> DATA BLOCK
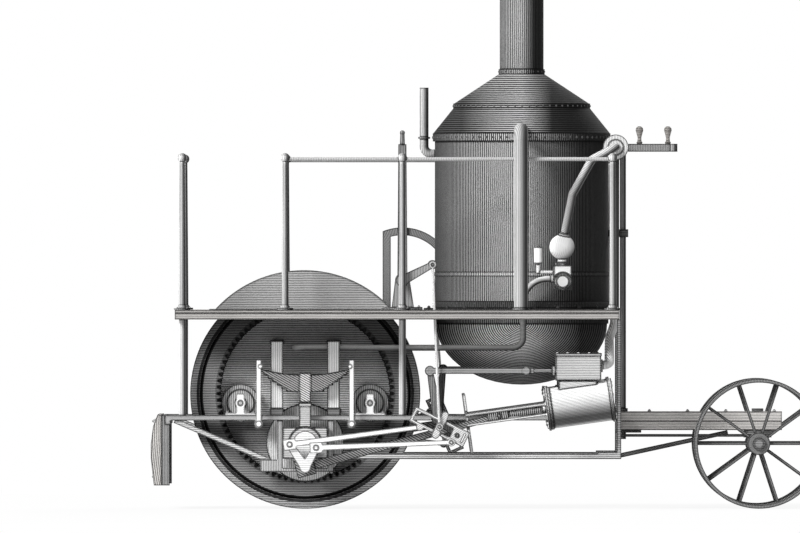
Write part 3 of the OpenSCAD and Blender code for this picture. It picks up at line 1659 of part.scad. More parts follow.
drum_shell();
ring_gears();
pinions();
rear_rollers();
front_rollers();
side_frames();
cross_members();
truss_bars();
pedestals();
axle_boxes();
leaf_springs();
spring_hangers();
roller_bearings();
tank_posts();
water_tank();
platform_joists();
platform_boards();
platform_props();
handrails();
drum_cover();
boiler_shell();
boiler_bowl();
boiler_cone();
chimney();
boiler_seat();
fire_door_frame();
fire_door();
steam_pipes();
pump_steam_pipe();
feed_pump();
feed_pipe();
exhaust_pipes();
relief_pipe();
cylinders();
steam_chests();
slide_bars();
crossheads();
connecting_rods();
crankshaft();
eccentric_rods();
expansion_links();
rockers();
valve_rods();
reversing_shaft();
reversing_lever();
reversing_quadrant();
lifting_rods();
rear_timber();
rear_angles();
perch();
perch_stay();
column_bracket();
steering_column();
steering_grips();
steering_rod_left();
steering_rod_right();
fore_axle();
front_wheel_left();
front_wheel_right();
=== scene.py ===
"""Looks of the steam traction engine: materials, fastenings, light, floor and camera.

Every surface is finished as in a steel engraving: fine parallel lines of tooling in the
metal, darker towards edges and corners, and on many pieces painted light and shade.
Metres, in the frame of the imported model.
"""
import math

import bpy
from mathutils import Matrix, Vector


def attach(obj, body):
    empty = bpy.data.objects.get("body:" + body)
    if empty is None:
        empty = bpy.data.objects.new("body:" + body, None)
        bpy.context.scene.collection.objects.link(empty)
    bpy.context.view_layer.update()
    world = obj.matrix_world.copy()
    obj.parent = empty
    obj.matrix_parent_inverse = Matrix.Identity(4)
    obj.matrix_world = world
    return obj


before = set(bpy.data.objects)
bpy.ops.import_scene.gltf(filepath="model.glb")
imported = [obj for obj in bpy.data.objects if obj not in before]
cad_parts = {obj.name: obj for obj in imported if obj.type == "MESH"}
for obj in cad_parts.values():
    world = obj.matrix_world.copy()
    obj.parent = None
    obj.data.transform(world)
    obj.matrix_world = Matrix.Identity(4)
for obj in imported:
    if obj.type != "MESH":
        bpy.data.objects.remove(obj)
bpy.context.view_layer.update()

# Places taken from the part's source, in millimetres from the drum's axis
MID_X = 1425
DRUM_R = 900
DECK_Z = 655
DECK_HALF = 1280
BOILER_X = 1696.5
BOILER_R = 682
BOWL_DEPTH = 480
SHELL_Z = 546
RING_Z = 1977
BAND_Z = 2235
STACK_Z = 2504
CRANK_Z = -384
CYL_Y = 1075
CYL_TILT = 8
CYL_REAR = 1902
BAR_OUT = 900
ROLLER_X = 506.4


def place(x, y, z):
    """Point of the row frame for a point in millimetres from the drum's axis."""
    return Vector(((x - MID_X) / 1000, y / 1000, (z + DRUM_R) / 1000))


def linear(shade):
    """Linear value of a display shade from 0 to 255."""
    s = min(max(shade, 0), 255) / 255
    return s / 12.92 if s <= 0.04045 else ((s + 0.055) / 1.055) ** 2.4


def grey(shade, warm=0.0):
    """Linear colour of a display shade, a little warmer where warm is above 0."""
    v = linear(shade)
    return (v * (1 + warm), v, v * (1 - warm), 1)


# Materials

# How far the ink of an edge reaches over the face beside it, and how dark it is
EDGE_REACH = 0.018
OUTLINE_REACH = 0.024
EDGE_PEN = 0.85
OUTLINE_PEN = 1.0
INK_SHADE = 16
# Ink begins where the cosine between a rounded and a true face falls below EDGE_START, and
# fills as fast as EDGE_GAIN says; the metal's grain makes it patchy
EDGE_START = 0.998
EDGE_GAIN = 45.0
EDGE_SAMPLES = 12
INK_GRAIN = 0.5
INK_LEAST = 0.7
# Sizes of the noises: slow stray of the lines, fine grain of the metal, broad blotches
WOBBLE_SCALE = 9.0
GRAIN_SCALE = 160.0
BLOTCH_SCALE = 2.3
# Lines: their stray and their width as shares of the pitch, and how sharp their sides are
STRAY = 0.35
LINE_WIDTH = 0.5
WIDTH_CHANGE = 0.7
SHARPNESS = 5.0
# Shares of the depth by which the metal is lighter between the lines and darker on them
LIGHTER = 0.5
DARKER = 0.75
# Upright lines are spaced along Y too, for the ends, and hatching runs at 30 degrees
ACROSS_SHARE = 0.35
HATCH_X = 0.5
HATCH_Z = 0.87
# Tone of the metal from its darkest blotches up
TONE_BLOTCH = 0.5
TONE_LEAST = 0.75
# Gloss and relief of the metal
SPECULAR = 0.08
SMOOTHEST = 0.68
ROUGHER = 0.25
RELIEF = 0.25
RELIEF_DEPTH = 0.002
GRAIN_RELIEF = 0.6
# A face looks along an axis where more than FLAT of its direction lies along it, and the
# round face of an arc looks less than TREAD along Y
FLAT = 0.9
TREAD = 0.5
# Highest factor that stops of tone can give
HIGHEST = 3.0
# Painted shade round a post or a pipe: factors from the side of the light to the side away from
# it
ROUND_PAINTED_SHADE = [(-1.0, 1.1), (-0.5, 1.2), (0.0, 0.85), (0.3, 0.4), (0.6, 0.13), (0.85, 0.16),
               (1.0, 0.9)]
# Lines along the boards on their tops, and level ones on the ends of the timbers
TOPS = [(2, 1)]
ENDS = [(2, 1), (0, 2)]
# Sides of a piece that lie away from the light
RIGHT = (1, 0, 0)
BELOW = (0, 0, -1)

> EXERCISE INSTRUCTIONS
Tally the lines of the data that hold the string "update". Answer with the number and nothing more.

> FINISHED TASK
2